*Exercise requirements*
Set down exactly the first line of the entries and every line after it, through the line with "return np.array([u *".

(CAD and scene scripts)
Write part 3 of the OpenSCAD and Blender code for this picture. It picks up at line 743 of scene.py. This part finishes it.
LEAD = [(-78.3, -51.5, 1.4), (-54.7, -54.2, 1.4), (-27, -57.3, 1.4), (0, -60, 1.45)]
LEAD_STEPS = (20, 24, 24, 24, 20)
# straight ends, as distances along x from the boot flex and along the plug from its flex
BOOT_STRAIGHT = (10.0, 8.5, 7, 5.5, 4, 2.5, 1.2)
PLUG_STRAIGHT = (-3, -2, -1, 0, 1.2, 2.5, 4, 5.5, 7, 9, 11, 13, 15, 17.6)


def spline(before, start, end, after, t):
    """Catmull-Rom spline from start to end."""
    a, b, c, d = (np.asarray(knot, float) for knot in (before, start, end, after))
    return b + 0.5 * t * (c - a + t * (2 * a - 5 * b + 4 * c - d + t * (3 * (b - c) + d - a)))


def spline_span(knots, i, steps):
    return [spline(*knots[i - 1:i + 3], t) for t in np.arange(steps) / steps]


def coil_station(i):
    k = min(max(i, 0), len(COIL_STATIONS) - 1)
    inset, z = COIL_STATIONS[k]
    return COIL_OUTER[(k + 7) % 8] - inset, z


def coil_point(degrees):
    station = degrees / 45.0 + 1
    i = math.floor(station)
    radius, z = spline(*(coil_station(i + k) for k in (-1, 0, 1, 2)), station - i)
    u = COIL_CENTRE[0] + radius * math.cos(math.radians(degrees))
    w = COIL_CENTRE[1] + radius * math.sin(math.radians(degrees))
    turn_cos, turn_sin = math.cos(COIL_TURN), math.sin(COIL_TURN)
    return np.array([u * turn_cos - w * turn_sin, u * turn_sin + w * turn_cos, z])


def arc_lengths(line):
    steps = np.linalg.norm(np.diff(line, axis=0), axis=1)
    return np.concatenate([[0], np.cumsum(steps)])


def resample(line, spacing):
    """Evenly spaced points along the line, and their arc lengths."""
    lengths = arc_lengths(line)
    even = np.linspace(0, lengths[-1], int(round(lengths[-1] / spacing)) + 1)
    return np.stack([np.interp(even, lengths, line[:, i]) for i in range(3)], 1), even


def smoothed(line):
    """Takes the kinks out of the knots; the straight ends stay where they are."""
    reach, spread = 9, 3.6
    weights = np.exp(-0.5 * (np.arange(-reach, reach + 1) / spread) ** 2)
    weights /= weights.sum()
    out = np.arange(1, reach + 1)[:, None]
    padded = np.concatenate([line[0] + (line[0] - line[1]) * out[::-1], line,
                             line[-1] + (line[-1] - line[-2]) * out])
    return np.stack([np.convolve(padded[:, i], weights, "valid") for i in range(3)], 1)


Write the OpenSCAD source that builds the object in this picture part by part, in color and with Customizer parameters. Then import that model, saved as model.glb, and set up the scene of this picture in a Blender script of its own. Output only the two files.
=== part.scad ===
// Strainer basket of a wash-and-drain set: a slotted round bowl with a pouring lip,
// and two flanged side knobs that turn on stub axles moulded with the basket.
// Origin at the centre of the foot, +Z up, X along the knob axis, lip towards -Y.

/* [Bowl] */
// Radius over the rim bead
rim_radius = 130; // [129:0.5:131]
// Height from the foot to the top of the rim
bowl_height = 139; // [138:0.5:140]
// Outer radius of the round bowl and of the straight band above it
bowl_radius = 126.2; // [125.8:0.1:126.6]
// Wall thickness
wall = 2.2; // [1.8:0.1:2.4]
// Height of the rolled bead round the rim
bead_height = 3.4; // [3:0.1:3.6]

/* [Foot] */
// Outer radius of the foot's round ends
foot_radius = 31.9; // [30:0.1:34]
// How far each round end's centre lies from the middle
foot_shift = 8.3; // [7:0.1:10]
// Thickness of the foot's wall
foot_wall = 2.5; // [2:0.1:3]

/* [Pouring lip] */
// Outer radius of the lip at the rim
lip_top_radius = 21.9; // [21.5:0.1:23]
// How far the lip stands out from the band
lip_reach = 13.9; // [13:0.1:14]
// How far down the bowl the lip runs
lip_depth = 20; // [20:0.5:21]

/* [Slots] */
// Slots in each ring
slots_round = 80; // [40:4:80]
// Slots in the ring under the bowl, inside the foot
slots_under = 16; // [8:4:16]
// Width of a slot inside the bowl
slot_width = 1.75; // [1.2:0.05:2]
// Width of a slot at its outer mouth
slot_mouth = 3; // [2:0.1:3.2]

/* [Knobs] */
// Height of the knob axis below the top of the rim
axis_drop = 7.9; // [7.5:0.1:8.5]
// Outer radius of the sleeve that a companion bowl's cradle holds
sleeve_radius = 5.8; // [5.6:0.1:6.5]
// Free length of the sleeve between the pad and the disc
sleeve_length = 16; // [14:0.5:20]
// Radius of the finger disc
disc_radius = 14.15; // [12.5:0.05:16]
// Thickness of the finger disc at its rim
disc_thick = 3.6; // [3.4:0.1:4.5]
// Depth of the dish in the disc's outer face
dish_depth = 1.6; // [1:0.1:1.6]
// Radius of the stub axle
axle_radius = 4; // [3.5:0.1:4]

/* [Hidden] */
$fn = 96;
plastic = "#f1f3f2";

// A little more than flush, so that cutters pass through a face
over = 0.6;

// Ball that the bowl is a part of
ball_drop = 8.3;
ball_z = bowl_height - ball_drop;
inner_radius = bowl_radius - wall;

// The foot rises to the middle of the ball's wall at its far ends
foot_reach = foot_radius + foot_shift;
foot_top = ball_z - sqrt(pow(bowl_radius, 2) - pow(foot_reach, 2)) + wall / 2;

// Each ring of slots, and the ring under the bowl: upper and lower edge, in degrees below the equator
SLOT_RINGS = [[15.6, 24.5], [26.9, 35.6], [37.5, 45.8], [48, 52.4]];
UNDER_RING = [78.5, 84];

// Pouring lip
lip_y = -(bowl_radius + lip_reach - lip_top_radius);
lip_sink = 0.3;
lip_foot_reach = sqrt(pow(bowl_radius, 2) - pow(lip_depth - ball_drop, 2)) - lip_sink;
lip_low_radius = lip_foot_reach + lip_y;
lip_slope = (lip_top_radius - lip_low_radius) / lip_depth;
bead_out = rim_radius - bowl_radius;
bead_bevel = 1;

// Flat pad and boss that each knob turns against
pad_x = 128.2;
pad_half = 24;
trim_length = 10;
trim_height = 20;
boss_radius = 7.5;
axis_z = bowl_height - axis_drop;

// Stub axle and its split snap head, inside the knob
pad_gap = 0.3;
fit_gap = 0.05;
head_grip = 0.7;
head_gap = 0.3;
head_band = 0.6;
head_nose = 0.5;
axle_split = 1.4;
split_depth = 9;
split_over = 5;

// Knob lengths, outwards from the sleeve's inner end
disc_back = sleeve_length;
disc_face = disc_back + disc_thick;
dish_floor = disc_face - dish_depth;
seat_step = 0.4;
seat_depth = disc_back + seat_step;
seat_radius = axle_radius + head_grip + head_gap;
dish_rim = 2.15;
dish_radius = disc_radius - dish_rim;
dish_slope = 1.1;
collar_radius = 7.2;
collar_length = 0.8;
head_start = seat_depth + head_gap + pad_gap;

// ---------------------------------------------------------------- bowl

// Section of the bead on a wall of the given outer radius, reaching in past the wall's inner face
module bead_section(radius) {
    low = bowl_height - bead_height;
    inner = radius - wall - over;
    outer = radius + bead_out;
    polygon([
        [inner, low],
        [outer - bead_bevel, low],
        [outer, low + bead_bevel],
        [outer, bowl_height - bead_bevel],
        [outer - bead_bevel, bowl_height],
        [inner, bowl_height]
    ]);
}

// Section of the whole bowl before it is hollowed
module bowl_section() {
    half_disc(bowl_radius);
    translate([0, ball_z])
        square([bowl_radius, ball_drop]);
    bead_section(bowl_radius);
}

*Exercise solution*
Write part 3 of the OpenSCAD and Blender code for this picture. It picks up at line 743 of scene.py. This part finishes it.
LEAD = [(-78.3, -51.5, 1.4), (-54.7, -54.2, 1.4), (-27, -57.3, 1.4), (0, -60, 1.45)]
LEAD_STEPS = (20, 24, 24, 24, 20)
# straight ends, as distances along x from the boot flex and along the plug from its flex
BOOT_STRAIGHT = (10.0, 8.5, 7, 5.5, 4, 2.5, 1.2)
PLUG_STRAIGHT = (-3, -2, -1, 0, 1.2, 2.5, 4, 5.5, 7, 9, 11, 13, 15, 17.6)


def spline(before, start, end, after, t):
    """Catmull-Rom spline from start to end."""
    a, b, c, d = (np.asarray(knot, float) for knot in (before, start, end, after))
    return b + 0.5 * t * (c - a + t * (2 * a - 5 * b + 4 * c - d + t * (3 * (b - c) + d - a)))


def spline_span(knots, i, steps):
    return [spline(*knots[i - 1:i + 3], t) for t in np.arange(steps) / steps]


def coil_station(i):
    k = min(max(i, 0), len(COIL_STATIONS) - 1)
    inset, z = COIL_STATIONS[k]
    return COIL_OUTER[(k + 7) % 8] - inset, z


def coil_point(degrees):
    station = degrees / 45.0 + 1
    i = math.floor(station)
    radius, z = spline(*(coil_station(i + k) for k in (-1, 0, 1, 2)), station - i)
    u = COIL_CENTRE[0] + radius * math.cos(math.radians(degrees))
    w = COIL_CENTRE[1] + radius * math.sin(math.radians(degrees))
    turn_cos, turn_sin = math.cos(COIL_TURN), math.sin(COIL_TURN)
    return np.array([u * turn_cos - w * turn_sin, u * turn_sin + w * turn_cos, z])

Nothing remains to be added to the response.